Tiga Sahabat di Bali Reuni Turun-temurun hingga Cucu-Cicit

Tiga Sahabat di Bali Reuni Turun-temurun hingga Cucu-Cicit
Keluarga besar Anak Agung Ketut Djelantik, I Gusti Made Kuna, dan dr Moh. Soebadi berkumpul dalam acara reuni di Denpasar, Bali. -DEWANDRA FOR RADAR BALI
Apa yang membuat trio DKS bisa menyatukan diri menjadi satu keluarga besar dan bertahan hingga 69 tahun" Menurut drg Musbadiana, 61, kisah persaudaraan DKS itu berawal dari ayahnya, dr Soebadi, yang bertugas di Bali. "Ayah bertugas selama 12 tahun di Bali. Tentu saja, ibu kami, Moesdiati, ikut mendampingi selama ayah bertugas itu," ujar drg Diana, panggilan anak keempat  Soebadi kepada Jawa Pos Radar Bali.
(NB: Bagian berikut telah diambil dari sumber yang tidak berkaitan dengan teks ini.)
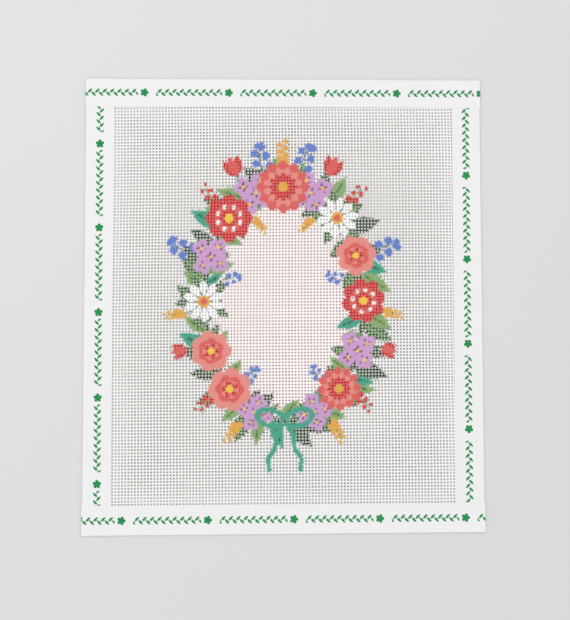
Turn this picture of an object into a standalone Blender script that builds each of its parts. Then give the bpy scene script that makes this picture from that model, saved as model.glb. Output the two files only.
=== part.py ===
"""Needlepoint canvas panel: a square-woven canvas lying flat, its four cut edges bound with tape."""
import bmesh
import bpy
from mathutils import Vector

MM = 0.001

# Driving dimensions: the sheet is cut to a count of threads
THREADS_PER_INCH = 13
PITCH = 25.4 * MM / THREADS_PER_INCH
CUT_WIDTH = 125 * PITCH
CUT_HEIGHT = 143.5 * PITCH
TAPE_WIDTH = 18.0 * MM
TRIM = 0.5 * MM
SHEET = 1.0 * MM
CLEARANCE = 0.3 * MM
RAMP = 4.0 * MM

# How far each corner of the cut sheet lies from the true rectangle: to the right, then up
OUT_OF_SQUARE = {
    "top_left": (0.8 * MM, 0.6 * MM),
    "top_right": (1.3 * MM, -0.9 * MM),
    "bottom_right": (-0.3 * MM, 0.1 * MM),
    "bottom_left": (-0.6 * MM, -0.1 * MM),
}

# The strips, each running with the canvas on its left:
# from corner, to corner, width that shows, length past the first corner, past the second, laid on top
STRIPS = {
    "tape_left": ("top_left", "bottom_left", TAPE_WIDTH - TRIM, 0.0, 0.0, False),
    "tape_right": ("bottom_right", "top_right", TAPE_WIDTH - TRIM, 0.0, 0.0, False),
    "tape_top": ("top_right", "top_left", TAPE_WIDTH - TRIM, 0.5 * MM, 0.4 * MM, True),
    "tape_bottom": ("bottom_left", "bottom_right", TAPE_WIDTH, 0.4 * MM, 0.6 * MM, True),
}

CANVAS_COLOUR = (0.74, 0.73, 0.71, 1.0)
TAPE_COLOUR = (0.87, 0.87, 0.88, 1.0)


def clear_scene():
    for thing in list(bpy.data.objects):
        bpy.data.objects.remove(thing, do_unlink=True)


def finish_material(name, colour, roughness):
    material = bpy.data.materials.new(name)
    material.use_nodes = True
    shader = material.node_tree.nodes["Principled BSDF"]
    shader.inputs["Base Color"].default_value = colour
    shader.inputs["Roughness"].default_value = roughness
    shader.inputs["Metallic"].default_value = 0.0
    return material


def cut_corners():
    """The four corners of the cut sheet, about the middle of the panel."""
    corners = {}
    for name, (right, up) in OUT_OF_SQUARE.items():
        x = CUT_WIDTH / 2 if name.endswith("right") else -CUT_WIDTH / 2
        y = CUT_HEIGHT / 2 if name.startswith("top") else -CUT_HEIGHT / 2
        corners[name] = Vector((x + right, y + up, 0.0))
    return corners


def strip_lines(name, corners):
    """A strip's outer edge from end to end, and the step to its inner edge."""
    first, last, width, before, after, _ = STRIPS[name]
    along = (corners[last] - corners[first]).normalized()
    inward = Vector((-along.y, along.x, 0.0)) * width
    return corners[first] - along * before, corners[last] + along * after, inward


def middle_of_box(corners):
    """The middle of the whole outline with the strip ends, which becomes the origin."""
    points = list(corners.values())
    for name in STRIPS:
        start, end, _ = strip_lines(name, corners)
        points += [start, end]
    xs = [point.x for point in points]
    ys = [point.y for point in points]
    return Vector(((min(xs) + max(xs)) / 2, (min(ys) + max(ys)) / 2, 0.0))


def thicken(name, bm, material):
    """Lift the sheet's underside straight up by its thickness into a closed solid."""
    bmesh.ops.recalc_face_normals(bm, faces=bm.faces)
    under = list(bm.faces)
    lifted = bmesh.ops.extrude_face_region(bm, geom=under, use_keep_orig=True)
    top = [item for item in lifted["geom"] if isinstance(item, bmesh.types.BMVert)]
    bmesh.ops.translate(bm, verts=top, vec=(0.0, 0.0, SHEET))
    bmesh.ops.recalc_face_normals(bm, faces=bm.faces)
    mesh = bpy.data.meshes.new(name)
    bm.to_mesh(mesh)
    bm.free()
    mesh.materials.append(material)
    sheet = bpy.data.objects.new(name, mesh)
    bpy.context.collection.objects.link(sheet)
    return sheet


def make_canvas(corners, material):
    """The woven ground as one flat sheet; its holes are under 1.2 mm, so they stay closed here."""
    bm = bmesh.new()
    order = ("bottom_left", "bottom_right", "top_right", "top_left")
    bm.faces.new([bm.verts.new(corners[name]) for name in order])
    return thicken("canvas", bm, material)


def strip_heights(length, before, after, climbs):
    """Height of a strip's underside along its length: a strip laid on top climbs over both side strips."""
    low = SHEET + CLEARANCE
    high = low + SHEET + CLEARANCE
    if not climbs:
        return [(0.0, low), (length, low)]
    reach = TAPE_WIDTH + CLEARANCE
    return [
        (0.0, high),
        (before + reach, high),
        (before + reach + RAMP, low),
        (length - after - reach - RAMP, low),
        (length - after - reach, high),
        (length, high),
    ]


def make_strip(name, corners, material):
    """One length of tape stuck to the face of the canvas, flush with its cut edge."""
    _, _, _, before, after, climbs = STRIPS[name]
    start, end, inward = strip_lines(name, corners)
    along = (end - start).normalized()
    bm = bmesh.new()
    rails = []
    for distance, height in strip_heights((end - start).length, before, after, climbs):
        outer = start + along * distance + Vector((0.0, 0.0, height))
        rails.append((bm.verts.new(outer), bm.verts.new(outer + inward)))
    for (outer_a, inner_a), (outer_b, inner_b) in zip(rails, rails[1:]):
        bm.faces.new((outer_a, outer_b, inner_b, inner_a))
    return thicken(name, bm, material)


def main():
    clear_scene()
    canvas_material = finish_material("canvas", CANVAS_COLOUR, 0.8)
    tape_material = finish_material("tape", TAPE_COLOUR, 0.55)
    corners = cut_corners()
    middle = middle_of_box(corners)
    corners = {name: point - middle for name, point in corners.items()}
    make_canvas(corners, canvas_material)
    for name in STRIPS:
        make_strip(name, corners, tape_material)


if __name__ == "__main__":
    main()
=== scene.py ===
"""Needlepoint canvas panel: the canvas thread by thread, its painted design, the taped edges, the stage."""

import math

import bmesh
import bpy
import numpy as np
from bpy.props import FloatProperty, FloatVectorProperty, IntProperty, PointerProperty
from mathutils import Euler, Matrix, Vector


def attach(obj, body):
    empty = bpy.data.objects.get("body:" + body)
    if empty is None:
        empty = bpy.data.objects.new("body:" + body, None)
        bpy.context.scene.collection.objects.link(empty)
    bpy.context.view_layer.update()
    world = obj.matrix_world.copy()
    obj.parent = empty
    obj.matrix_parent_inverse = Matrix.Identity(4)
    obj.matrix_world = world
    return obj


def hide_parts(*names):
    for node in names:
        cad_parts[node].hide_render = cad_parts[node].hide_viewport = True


bl_info = {
    "name": "Needlepoint Canvas Panel",
    "version": (1, 0, 0),
    "blender": (4, 5, 0),
    "location": "View3D > Sidebar > Needlework",
    "description": "Weaves, paints and binds a flat needlepoint canvas panel",
    "category": "Object",
}

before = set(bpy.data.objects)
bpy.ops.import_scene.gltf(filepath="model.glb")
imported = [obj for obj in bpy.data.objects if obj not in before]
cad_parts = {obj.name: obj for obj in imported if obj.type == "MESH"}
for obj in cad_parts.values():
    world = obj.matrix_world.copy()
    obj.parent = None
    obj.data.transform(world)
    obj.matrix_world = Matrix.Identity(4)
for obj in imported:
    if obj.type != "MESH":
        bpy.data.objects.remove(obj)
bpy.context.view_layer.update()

MM = 0.001
INCH = 25.4 * MM
BODY = "root"
SIDES = 6

# Threads are numbered from the middle of the panel, to the right and upwards
UPRIGHT_THREADS = range(-62, 63)
CROSS_THREADS = range(-72, 72)

# How handling has drawn the weave out of a true grid, in millimetres. Terms: even, for each 100 mm
# to the right, for each 100 mm up, for both together, for 100 mm right squared, for 100 mm up squared
DRAWN_ASIDE = (0.64, 0.19, 0.20, -0.25, 0.03, -0.47)
DRAWN_UP = (-0.24, 0.25, -0.07, 0.06, -0.18, 0.28)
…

Tahun 1944 Soebadi tugas di Nusa Penida. Sempat dinas di RS Wangaya, lalu memimpin RS Tabanan. Pada tahun 1956 keluarga Soebadi meninggalkan Bali karena Soebadi meninggal dunia di usia muda,  39 tahun, terserang penyakit jantung.

Selama bertugas di Bali itulah, Soebadi mengenal dengan dekat Bupati Karangasem (kala itu) Anak Agung Ketut Djelantik. Dua sahabat itu kemudian juga menjalin persahabatan yang kental dengan seorang hakim di Tabanan bernama I Gusti Made Kuna. Mereka lalu mengukuhkan diri dengan penyebutan keluarga DKS (Djelantik, Kuna, Soebadi).

Soebadi memiliki lima anak. Masing-masing adalah Prof dr Musbadiany (Diany Yogiantoro), Musbadianty (Didy), Prof Dr dr Musbadianto (Doddy), Drg Musbadiana (Diana), dan Drg Musbadiono (Bagus). Empat dari lima anak Soebadi adalah dokter. Hanya Didy yang memutuskan untuk berprofesi lain. "Didy sempat kuliah kedokteran namun memilih keluar. Dia kemudian menjadi pegawai swasta, di Astra," ungkap Diana.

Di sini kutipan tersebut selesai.